++++ Records provided ++++

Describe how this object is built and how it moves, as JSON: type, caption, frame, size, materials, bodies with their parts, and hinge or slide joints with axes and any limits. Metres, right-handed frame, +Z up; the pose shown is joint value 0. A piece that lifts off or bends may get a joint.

++++
++++ Records provided ++++

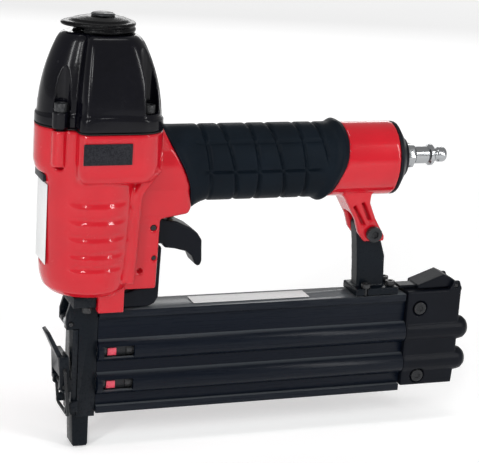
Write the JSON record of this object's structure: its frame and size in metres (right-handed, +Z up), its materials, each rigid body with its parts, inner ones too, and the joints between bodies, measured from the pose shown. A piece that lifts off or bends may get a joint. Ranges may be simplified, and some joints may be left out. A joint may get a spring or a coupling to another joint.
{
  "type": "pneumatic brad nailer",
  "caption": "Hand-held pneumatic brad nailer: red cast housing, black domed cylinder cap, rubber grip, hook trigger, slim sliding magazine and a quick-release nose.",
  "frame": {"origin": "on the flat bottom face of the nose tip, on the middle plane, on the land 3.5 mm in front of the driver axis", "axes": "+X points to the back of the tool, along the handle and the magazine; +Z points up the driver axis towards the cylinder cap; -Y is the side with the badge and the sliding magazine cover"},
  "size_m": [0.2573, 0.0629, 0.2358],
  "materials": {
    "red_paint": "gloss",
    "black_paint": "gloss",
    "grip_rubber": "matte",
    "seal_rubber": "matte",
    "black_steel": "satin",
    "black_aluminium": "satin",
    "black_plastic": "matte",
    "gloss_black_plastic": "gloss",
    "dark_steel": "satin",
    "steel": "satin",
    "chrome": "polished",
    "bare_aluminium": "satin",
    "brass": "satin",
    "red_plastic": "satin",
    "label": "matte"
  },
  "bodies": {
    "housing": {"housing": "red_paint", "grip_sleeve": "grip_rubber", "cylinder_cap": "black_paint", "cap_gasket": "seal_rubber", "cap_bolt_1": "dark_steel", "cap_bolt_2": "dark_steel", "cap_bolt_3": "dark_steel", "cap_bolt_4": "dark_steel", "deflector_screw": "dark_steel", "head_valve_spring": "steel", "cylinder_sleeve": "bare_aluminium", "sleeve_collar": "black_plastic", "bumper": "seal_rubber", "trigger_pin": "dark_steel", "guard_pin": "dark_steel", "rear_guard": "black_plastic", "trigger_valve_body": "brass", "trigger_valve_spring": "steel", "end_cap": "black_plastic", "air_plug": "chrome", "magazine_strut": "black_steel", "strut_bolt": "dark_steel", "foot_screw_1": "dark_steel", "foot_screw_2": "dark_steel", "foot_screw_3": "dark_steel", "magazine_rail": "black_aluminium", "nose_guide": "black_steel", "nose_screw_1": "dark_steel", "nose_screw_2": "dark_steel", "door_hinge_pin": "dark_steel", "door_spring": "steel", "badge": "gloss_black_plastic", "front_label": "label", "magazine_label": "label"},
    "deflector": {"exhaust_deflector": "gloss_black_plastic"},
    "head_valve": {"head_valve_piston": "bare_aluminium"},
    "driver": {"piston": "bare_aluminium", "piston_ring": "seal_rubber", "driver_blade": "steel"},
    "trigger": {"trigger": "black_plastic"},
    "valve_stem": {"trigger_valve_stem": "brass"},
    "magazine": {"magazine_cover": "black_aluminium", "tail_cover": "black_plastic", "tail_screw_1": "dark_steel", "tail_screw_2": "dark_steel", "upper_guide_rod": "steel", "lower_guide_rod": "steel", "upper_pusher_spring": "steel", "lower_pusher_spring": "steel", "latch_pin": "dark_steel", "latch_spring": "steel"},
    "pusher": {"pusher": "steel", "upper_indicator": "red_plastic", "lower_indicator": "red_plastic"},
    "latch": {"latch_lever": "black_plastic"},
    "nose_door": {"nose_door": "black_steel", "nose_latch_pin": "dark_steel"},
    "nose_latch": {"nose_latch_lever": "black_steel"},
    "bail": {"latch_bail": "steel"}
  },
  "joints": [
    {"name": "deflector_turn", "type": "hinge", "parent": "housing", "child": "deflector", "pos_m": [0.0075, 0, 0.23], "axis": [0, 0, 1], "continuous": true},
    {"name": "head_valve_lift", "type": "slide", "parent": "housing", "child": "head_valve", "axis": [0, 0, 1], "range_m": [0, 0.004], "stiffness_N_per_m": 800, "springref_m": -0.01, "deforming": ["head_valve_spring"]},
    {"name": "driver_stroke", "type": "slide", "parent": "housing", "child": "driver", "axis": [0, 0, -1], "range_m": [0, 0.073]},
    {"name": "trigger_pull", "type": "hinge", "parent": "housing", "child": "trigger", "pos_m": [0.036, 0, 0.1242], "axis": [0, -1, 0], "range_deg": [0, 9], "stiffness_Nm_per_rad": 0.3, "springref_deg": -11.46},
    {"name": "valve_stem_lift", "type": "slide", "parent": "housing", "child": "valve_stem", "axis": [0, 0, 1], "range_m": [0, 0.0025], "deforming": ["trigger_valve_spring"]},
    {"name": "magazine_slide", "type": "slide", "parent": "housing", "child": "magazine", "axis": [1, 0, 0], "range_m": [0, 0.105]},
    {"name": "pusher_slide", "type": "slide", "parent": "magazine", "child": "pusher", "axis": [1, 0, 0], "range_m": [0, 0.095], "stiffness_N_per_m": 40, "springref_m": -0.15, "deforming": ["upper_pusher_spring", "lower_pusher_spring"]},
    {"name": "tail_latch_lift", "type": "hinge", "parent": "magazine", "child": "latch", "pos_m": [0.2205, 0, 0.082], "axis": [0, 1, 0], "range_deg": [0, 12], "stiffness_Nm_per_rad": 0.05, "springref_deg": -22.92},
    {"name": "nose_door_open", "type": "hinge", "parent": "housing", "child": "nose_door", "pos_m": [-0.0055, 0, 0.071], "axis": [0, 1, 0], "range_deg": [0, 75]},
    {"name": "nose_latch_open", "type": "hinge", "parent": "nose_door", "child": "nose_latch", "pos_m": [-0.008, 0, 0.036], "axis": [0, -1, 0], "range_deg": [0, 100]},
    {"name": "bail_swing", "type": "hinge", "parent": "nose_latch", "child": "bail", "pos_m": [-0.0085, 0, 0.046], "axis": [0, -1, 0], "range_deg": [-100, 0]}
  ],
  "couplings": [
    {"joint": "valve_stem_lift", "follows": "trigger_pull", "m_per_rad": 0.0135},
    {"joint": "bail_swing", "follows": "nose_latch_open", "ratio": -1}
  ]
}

++++

Problem details: In the listing above, locate each line with "caption" and copy it.

Reply:
Describe how this object is built and how it moves, as JSON: type, caption, frame, size, materials, bodies with their parts, and hinge or slide joints with axes and any limits. Metres, right-handed frame, +Z up; the pose shown is joint value 0. A piece that lifts off or bends may get a joint.
  "caption": "Hand-held pneumatic brad nailer: red cast housing, black domed cylinder cap, rubber grip, hook trigger, slim sliding magazine and a quick-release nose.",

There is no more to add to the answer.